The election campaign was marred by the arrests and jailing of what the opposition says are thousands of Hasina opponents, including six candidates for Parliament. At least a dozen people were killed in campaign-related clashes.
Meanwhile, a leading Bangladeshi news channel has been taken off the air, hours before voting began, according to the TV station’s chief.
“Cable operators took Jamuna TV off air without giving us any explanation,” Fahim Ahmed, the station’s chief news editor, told AFP.
“We are still transmitting. But no one in Bangladesh can see our channel due to the blackout,” he said. The channel’s output can still be seen online.

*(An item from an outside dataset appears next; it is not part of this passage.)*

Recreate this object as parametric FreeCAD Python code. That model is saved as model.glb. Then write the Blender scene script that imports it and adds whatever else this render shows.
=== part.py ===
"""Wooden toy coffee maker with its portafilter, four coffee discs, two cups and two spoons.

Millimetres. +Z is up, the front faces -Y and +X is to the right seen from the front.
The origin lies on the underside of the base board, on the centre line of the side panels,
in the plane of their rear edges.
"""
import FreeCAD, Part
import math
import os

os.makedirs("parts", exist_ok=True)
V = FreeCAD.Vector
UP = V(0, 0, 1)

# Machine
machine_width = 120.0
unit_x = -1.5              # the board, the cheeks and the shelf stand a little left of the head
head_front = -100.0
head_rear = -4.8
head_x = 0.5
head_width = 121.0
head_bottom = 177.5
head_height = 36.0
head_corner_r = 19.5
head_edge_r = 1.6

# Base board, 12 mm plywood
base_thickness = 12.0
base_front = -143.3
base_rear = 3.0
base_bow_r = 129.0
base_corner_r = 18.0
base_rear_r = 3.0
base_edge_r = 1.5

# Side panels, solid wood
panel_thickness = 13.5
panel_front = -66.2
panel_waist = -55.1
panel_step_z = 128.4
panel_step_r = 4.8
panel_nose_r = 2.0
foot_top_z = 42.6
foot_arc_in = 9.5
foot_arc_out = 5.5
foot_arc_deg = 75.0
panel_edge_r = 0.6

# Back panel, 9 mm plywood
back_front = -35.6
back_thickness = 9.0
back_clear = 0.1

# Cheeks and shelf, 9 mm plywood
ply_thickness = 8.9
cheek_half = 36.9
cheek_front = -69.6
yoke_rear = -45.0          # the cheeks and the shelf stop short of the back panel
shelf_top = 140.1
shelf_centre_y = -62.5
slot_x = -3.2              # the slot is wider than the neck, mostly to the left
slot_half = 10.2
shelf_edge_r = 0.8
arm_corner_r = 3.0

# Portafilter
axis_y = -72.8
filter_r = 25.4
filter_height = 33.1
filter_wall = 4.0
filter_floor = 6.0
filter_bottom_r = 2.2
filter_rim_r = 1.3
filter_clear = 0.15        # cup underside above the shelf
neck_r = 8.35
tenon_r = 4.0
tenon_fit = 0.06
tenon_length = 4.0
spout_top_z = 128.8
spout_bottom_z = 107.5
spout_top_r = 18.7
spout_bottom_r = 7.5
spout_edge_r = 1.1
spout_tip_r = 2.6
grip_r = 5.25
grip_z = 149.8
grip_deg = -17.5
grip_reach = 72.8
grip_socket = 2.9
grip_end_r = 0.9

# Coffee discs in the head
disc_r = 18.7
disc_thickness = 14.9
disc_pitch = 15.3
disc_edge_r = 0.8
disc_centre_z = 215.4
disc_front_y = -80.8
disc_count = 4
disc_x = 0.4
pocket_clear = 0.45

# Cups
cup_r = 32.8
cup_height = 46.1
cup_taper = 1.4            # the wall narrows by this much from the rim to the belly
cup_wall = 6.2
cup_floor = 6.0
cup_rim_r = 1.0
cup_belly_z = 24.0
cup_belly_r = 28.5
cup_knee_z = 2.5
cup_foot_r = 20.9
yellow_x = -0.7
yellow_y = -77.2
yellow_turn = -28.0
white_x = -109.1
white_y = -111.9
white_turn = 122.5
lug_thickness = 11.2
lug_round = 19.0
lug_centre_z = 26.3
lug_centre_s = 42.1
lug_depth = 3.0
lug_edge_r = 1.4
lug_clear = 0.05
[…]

The broadcaster, which is owned by Jamuna Group — one of Bangladesh’s biggest conglomerates, which also runs a newspaper — is known for its independent coverage.
A top cable operator in Dhaka said Jamuna broadcasts stopped for technical rather than political reasons.
“We are not getting their signal,” said S.M Ali Chanchal, owner of cable operator UCS. Jamuna rejected the explanation and insisted their signals were being broadcast as normal.
Both sides are hoping to avoid a repeat of 2014, when Zia and the Bangladesh Nationalist Party boycotted elections and voter turnout in the South Asian nation of 160 million people was only 22 percent. More than half of the 300 parliamentary seats were uncontested. The Awami League’s landslide victory was met by violence that left at least 22 people dead.
While rights groups have sounded the alarms about the erosion of Bangladesh’s democracy, Hasina has promoted a different narrative, highlighting an ambitious economic agenda that has propelled Bangladesh past larger neighbors Pakistan and India by some development measures.
Voters “will give us another opportunity to serve them so that we can maintain our upward trend of development, and take Bangladesh forward as a developing country,” Hasina said after casting her ballot along with her daughter and sister in Dhaka.
Hasina’s son Sajeeb Wazed told Reuters the Western media was unfair in its portrayal of his mother and that she considers being called authoritarian by the Western media a “badge of honor.”
“You know what my mother told me this morning?’ Branded authoritarian by the Western media now is a badge of honor'” Wazed, who lives in Washington D.C. and runs an IT business in the United States, said in the prime minister’s official residence in Dhaka.
He later clarified on Facebook that his mother compared herself to Mahathir Mohamad of Malaysia and Lee Kuan Yew of Singapore, who he said were both called authoritarian by Western media when they were leading their nations to development, “yet are considered heroes now.”
Walking with a cane, Hossain cast his vote near his home in Dhaka, saying that he was receiving complaints about vote-tampering and intimidation from various parts of the country.
Voting is expected to conclude at 4 p.m. across more than 40,000 polling stations. Counting will begin soon after the voting ends.
Hasina has expressed great confidence in the outcome, already inviting foreign journalists and election observers to her official residence on Monday, by which time the results are expected to be known.
About 600,000 security officials, including army and paramilitary forces, have been deployed across the country in a bid to contain violence in Bangladesh’s 11th general election. Bangladesh’s telecommunications regulator shut down mobile internet services nationwide to prevent possible protests from organizing.
The normally traffic-clogged streets of the capital were largely empty because of a ban on vehicles for everyone except election observers and journalists. Many residents of Dhaka had left days earlier to vote in their hometowns.
At one polling station, Istiaq Ahmed, a doctor in Dhaka, said it was critical that people “select the right government to maintain the development and enrich our country further.”
“I think the country has already developed much and it will be developed more,” she said in Bengali. “That’s why I’m here casting my vote.”